§ **YOUR TASK**
Go through the entries and say how many lines contain the string "Blender". The number is the whole answer.

§ **ENTRIES**

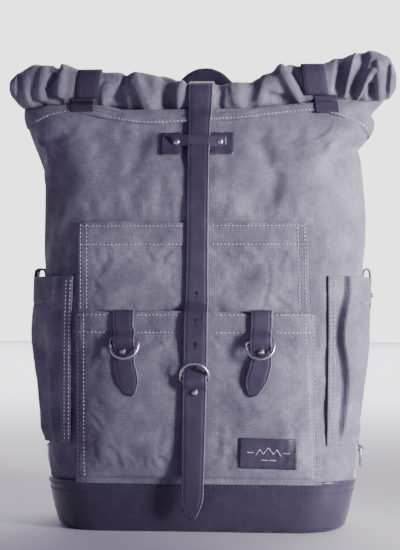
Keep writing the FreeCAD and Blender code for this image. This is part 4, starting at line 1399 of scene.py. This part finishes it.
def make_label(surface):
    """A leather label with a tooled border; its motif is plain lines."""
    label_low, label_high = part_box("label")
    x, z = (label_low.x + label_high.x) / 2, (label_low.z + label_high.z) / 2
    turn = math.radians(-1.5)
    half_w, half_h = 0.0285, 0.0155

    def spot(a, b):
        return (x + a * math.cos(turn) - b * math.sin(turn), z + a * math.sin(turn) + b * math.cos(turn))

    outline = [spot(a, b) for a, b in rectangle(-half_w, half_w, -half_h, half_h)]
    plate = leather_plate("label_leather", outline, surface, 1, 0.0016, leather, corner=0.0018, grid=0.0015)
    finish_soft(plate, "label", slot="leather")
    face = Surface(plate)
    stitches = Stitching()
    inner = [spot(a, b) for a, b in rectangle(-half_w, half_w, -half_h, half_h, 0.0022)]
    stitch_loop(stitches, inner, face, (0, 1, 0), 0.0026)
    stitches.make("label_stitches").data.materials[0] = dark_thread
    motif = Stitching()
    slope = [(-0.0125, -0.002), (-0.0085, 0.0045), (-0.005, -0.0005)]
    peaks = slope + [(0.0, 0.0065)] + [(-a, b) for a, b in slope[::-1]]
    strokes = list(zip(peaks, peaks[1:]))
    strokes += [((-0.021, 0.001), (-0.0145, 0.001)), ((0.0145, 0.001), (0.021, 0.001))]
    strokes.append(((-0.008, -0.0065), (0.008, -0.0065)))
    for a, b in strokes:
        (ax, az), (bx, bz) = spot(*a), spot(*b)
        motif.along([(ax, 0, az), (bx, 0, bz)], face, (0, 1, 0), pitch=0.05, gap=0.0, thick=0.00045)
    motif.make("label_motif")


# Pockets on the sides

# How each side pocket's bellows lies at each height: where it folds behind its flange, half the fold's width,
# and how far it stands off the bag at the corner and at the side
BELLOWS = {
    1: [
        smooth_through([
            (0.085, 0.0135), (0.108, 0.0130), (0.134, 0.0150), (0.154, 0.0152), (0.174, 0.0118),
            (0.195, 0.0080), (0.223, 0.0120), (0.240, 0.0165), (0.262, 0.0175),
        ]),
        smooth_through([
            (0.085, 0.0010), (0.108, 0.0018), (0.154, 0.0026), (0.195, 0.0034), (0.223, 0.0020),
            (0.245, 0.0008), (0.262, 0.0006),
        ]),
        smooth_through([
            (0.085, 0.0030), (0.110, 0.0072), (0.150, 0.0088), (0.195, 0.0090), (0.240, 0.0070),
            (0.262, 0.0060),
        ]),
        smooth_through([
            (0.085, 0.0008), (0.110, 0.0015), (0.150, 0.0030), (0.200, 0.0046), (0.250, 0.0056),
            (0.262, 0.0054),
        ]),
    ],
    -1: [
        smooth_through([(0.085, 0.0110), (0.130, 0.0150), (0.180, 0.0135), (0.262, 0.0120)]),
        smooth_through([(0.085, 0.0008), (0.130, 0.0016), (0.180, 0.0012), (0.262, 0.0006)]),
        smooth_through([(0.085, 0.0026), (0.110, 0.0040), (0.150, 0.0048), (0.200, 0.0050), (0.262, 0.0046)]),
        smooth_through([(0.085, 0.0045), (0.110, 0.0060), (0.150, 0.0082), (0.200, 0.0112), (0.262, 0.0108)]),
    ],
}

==

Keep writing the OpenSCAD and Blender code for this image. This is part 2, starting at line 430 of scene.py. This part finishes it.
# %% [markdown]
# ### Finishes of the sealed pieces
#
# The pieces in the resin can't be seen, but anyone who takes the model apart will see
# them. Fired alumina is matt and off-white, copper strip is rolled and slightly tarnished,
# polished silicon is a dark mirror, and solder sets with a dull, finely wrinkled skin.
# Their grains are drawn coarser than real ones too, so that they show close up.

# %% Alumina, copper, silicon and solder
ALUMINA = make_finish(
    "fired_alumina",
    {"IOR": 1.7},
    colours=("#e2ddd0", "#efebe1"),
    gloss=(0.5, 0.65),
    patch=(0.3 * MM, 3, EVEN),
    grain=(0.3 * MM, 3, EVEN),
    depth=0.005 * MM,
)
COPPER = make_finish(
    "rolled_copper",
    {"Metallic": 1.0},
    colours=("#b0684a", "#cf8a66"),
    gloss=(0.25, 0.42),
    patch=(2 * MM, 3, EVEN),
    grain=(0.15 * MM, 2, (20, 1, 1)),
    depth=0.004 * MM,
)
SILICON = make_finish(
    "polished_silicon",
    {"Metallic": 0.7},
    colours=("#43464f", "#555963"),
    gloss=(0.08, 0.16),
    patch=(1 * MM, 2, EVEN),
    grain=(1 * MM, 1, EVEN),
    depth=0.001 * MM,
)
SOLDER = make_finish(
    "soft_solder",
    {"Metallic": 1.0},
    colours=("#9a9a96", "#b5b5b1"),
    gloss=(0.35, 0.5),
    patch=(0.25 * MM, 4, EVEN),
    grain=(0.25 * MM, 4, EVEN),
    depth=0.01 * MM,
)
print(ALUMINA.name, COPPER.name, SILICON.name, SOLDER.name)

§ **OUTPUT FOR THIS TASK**
2